The preference appears rooted in the ability to generate music that matches highly specific personal tastes and moods. Unlike traditional music discovery algorithms that recommend existing tracks, Suno allows users to create entirely new compositions tailored to their immediate preferences or circumstances.

This represents a fundamental shift from consumption to creation as the primary mode of music engagement. Rather than searching for existing music that approximates their desired listening experience, these users are generating precisely what they want to hear in real-time.

The broader context here touches on a pattern I've observed across multiple technology adoption cycles over three decades of industry coverage. When users gain the ability to customize or create content that was previously only available through professional channels — from desktop publishing in the 1980s to social media content creation in the 2000s — a subset inevitably abandons the professional alternatives entirely. The difference with AI music generation is the speed and completeness of the transition some users are making.

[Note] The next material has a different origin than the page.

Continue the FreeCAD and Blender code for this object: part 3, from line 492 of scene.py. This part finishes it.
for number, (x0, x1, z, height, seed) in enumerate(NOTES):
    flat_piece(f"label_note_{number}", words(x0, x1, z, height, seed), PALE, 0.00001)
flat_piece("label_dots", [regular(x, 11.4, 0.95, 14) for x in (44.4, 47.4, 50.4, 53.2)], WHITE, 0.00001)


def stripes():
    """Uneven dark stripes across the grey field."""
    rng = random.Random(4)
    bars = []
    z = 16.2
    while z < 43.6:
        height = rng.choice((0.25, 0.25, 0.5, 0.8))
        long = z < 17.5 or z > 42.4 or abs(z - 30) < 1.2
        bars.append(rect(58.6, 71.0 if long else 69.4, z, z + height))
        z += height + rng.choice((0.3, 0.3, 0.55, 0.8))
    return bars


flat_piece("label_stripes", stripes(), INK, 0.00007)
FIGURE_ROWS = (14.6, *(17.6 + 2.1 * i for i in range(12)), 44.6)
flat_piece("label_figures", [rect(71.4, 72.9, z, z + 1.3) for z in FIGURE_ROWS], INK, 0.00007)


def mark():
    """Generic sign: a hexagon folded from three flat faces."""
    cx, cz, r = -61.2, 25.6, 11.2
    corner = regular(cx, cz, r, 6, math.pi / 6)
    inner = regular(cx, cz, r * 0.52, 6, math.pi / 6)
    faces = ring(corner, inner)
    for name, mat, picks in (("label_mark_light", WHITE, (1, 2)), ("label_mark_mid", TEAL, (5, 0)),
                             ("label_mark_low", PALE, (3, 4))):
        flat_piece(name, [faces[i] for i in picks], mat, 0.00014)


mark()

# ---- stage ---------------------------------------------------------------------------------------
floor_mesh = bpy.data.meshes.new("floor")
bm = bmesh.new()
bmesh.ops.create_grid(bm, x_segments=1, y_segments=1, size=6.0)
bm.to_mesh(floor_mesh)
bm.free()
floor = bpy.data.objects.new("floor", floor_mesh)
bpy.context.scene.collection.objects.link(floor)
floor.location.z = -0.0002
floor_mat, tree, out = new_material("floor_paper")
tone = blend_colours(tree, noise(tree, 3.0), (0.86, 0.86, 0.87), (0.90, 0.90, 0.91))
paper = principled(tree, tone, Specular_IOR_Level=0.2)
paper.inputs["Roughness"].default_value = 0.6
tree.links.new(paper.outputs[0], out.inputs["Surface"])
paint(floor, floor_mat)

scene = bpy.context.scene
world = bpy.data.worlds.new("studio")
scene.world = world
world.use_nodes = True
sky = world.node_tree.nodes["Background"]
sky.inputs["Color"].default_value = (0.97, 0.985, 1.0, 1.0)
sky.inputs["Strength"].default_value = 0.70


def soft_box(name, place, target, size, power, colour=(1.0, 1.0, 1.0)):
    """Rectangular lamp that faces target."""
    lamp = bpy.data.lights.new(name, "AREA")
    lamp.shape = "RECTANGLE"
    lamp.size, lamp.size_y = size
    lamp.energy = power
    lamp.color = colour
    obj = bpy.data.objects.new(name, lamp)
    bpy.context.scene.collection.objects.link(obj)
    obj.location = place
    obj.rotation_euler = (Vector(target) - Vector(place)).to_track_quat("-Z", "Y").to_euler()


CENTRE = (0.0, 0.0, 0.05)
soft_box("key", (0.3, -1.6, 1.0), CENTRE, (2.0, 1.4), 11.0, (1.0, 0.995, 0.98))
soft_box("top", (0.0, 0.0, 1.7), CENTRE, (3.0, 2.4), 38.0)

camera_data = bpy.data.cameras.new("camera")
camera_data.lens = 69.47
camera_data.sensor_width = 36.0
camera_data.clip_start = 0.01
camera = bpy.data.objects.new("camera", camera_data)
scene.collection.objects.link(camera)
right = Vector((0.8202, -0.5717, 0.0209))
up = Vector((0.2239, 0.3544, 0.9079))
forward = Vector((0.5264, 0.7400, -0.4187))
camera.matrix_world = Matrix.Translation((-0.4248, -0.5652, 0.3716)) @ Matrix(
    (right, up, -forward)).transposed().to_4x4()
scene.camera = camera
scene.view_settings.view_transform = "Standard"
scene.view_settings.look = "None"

Privacy and Data Implications

Suno's privacy policy indicates the platform collects and processes contact information, user account data, user activity information, and generated content for legal and compliance purposes, including adherence to applicable laws and enforcement of user agreements.

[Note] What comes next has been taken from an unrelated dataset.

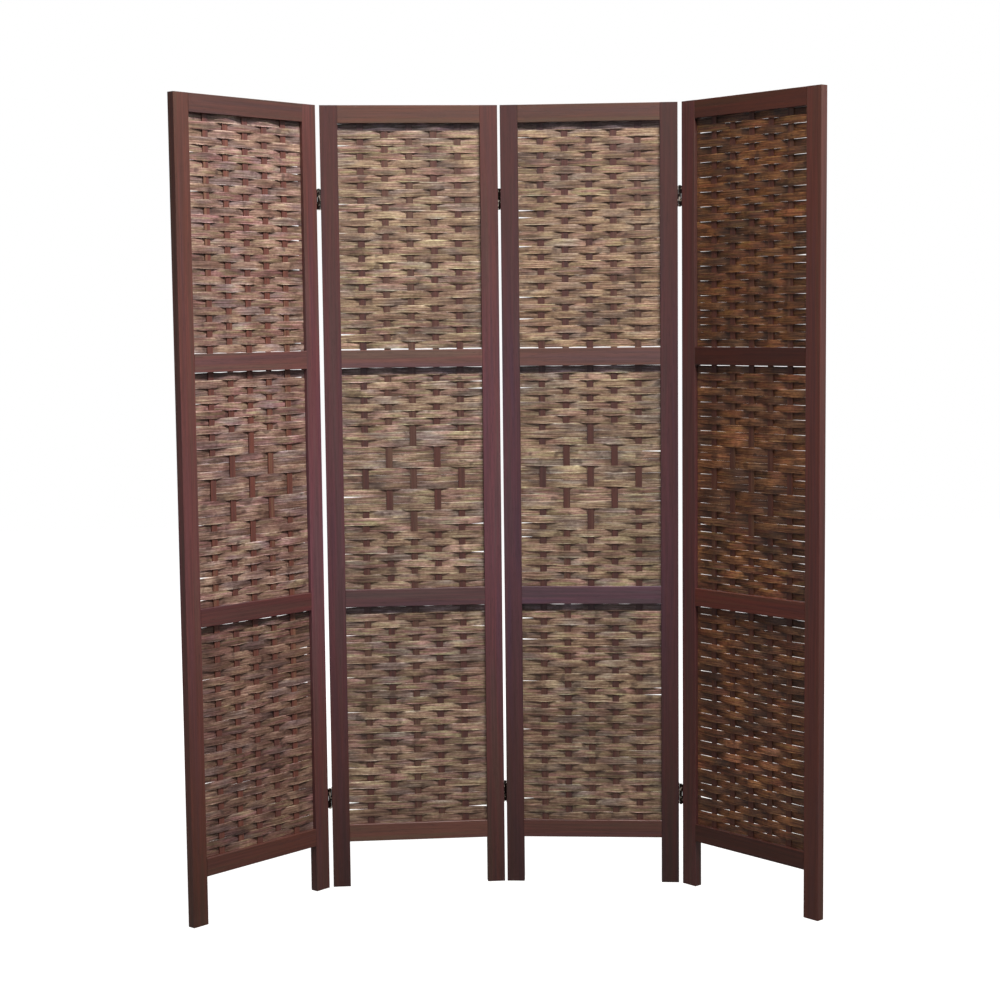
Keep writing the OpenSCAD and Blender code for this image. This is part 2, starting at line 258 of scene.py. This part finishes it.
def wovenTree():
    # The strips of one opening, from flat bands to their woven shape
    sizes = ("Height", "Margin Below", "Margin Above", "Length", "Thickness", "Rows", "Slats", "Slat Pitch",
             "Flat", "Bend", "Wave", "Lap Below", "Lap Above", "Tuck", "Slit", "Slit Spread", "Wander",
             "Tilt", "Cup", "End Gap", "End Reach", "Left Share", "Right Share", "Even Gap", "Odd",
             "Diamond", "Seed")
    inputs = {**dict.fromkeys(sizes, "Float"), "Material": "Material"}
    graph, given, result = newGroup("woven opening", inputs, {"Geometry": "Geometry"})
    calc = graph.calc
    rowLine = graph.add("GeometryNodeMeshLine", {"Count": weave["rows"], "Offset": (0, 0, 0)})
    counted = graph.add("GeometryNodeStoreNamedAttribute",
                        {"Geometry": rowLine.outputs[0], "Name": "row",
                         "Value": calc("ADD", graph.add("GeometryNodeInputIndex").outputs[0], 1.0)},
                        data_type="FLOAT", domain="POINT")
    band = graph.vector(given["Length"], given["Thickness"], 2.0)  # -1 to 1 across, until its edges are set
    strip = graph.add("GeometryNodeMeshCube", {"Size": band, "Vertices X": weave["pieces"] + 1,
                                               "Vertices Y": 2, "Vertices Z": weave["pointsAcross"]})
    strips = graph.add("GeometryNodeInstanceOnPoints",
                       {"Points": counted.outputs[0], "Instance": strip.outputs["Mesh"]})
    flatStrips = graph.add("GeometryNodeRealizeInstances", {"Geometry": strips.outputs[0]}).outputs[0]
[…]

The platform's architecture also accommodates enterprise and third-party integrations, where customers and other parties can upload, process, store, and share data through Suno's services under licensing agreements. This data may contain personal information that remains largely opaque to Suno itself.

For users generating highly personalized music content, these data collection practices create a detailed behavioral profile that extends beyond typical streaming analytics to include creative preferences, emotional states, and temporal patterns of content generation.

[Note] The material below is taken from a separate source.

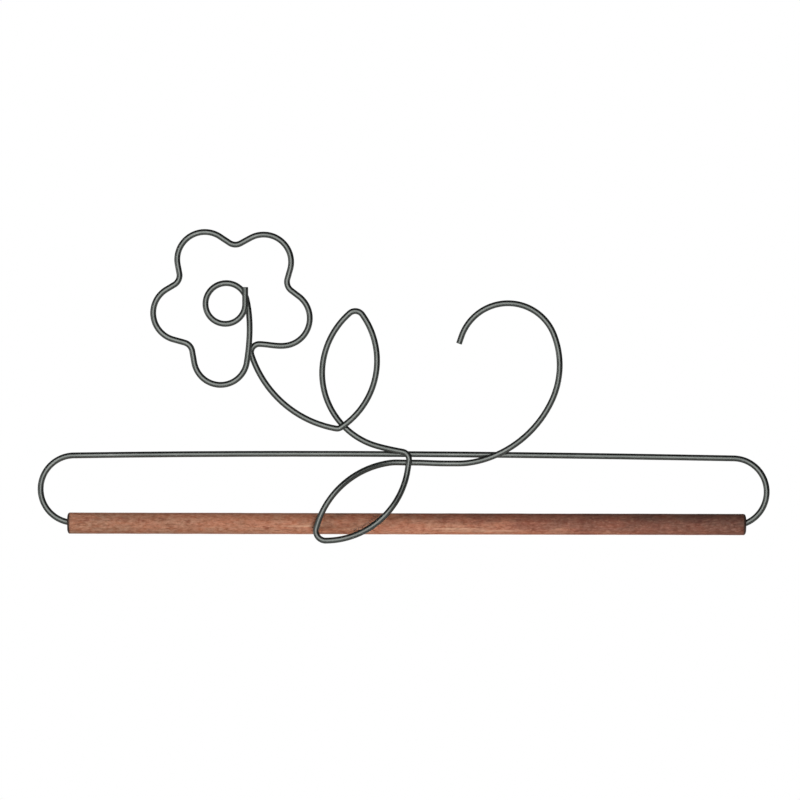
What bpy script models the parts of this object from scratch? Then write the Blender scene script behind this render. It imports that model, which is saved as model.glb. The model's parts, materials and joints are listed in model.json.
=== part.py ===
"""A wall hanger for a small quilt: sprung wire, a bent wire flower and a wooden dowel.

The bow is a wire with a straight top and a round bend at each end. Its two tips spring into blind
holes in the dowel, which turns on them. The ornament is one long wire, bent in the plane of the
bow and spot welded to its top: from its free end it draws the curl, runs under the top wire,
draws the lower leaf in front of the dowel, hops over the top wire, and draws the upper leaf, the
stem, the five petals and the ring in the middle of the flower.

X runs along the dowel, Z is up, and the front faces -Y. The origin is where a wall nail carries
the hanger: the underside of the wire in the top corner of the lower leaf, at the bow's middle.
"""

import math
from collections import namedtuple

import bpy
from mathutils import Vector

MM = 0.001

# Wire, and the gap between wires that cross and between the wire and the wood
WIRE_DIAMETER = 2.68 * MM
CLEARANCE = 0.3 * MM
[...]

Industry Response and Legal Framework

The music industry's response to AI generation platforms remains divided between litigation and negotiation. Record labels have pursued copyright infringement cases against both Suno and Udio, arguing that the platforms' training datasets likely include copyrighted material without proper licensing.

Simultaneously, both companies are engaged in settlement discussions and broader industry negotiations aimed at establishing a legitimate foothold within existing music distribution and licensing structures. Research scientist Christian Steinmetz and other Suno team members have been involved in these industry discussions.

The outcome of these negotiations will likely determine whether AI-generated music platforms can scale beyond their current user bases into mainstream music consumption, or whether they remain niche tools for specific creative applications.

Implications for Music Discovery and Creation

The reluctance of heavy Suno users to discuss their listening habits suggests either privacy concerns about unconventional consumption patterns or uncertainty about the broader implications of their shift away from human-created music.

This silence creates a data gap at a crucial moment for understanding how generative AI affects creative industries. Without user testimony about motivations, satisfaction levels, and long-term behavioral changes, both the music industry and AI developers are operating with incomplete information about market dynamics.

The phenomenon also raises questions about the sustainability of purely AI-generated music consumption. Traditional music serves social and cultural functions beyond personal entertainment — from shared cultural references to discovering new artists and genres through social recommendations.

Looking at what this means for the music ecosystem, the emergence of users who prefer AI-generated content over human-created music represents an early indicator of how generative AI might reshape creative industries. Whether this remains a niche preference or expands into mainstream behavior will depend largely on the ongoing legal and licensing negotiations, as well as the willingness of these early adopters to eventually articulate their motivations for abandoning traditional music entirely.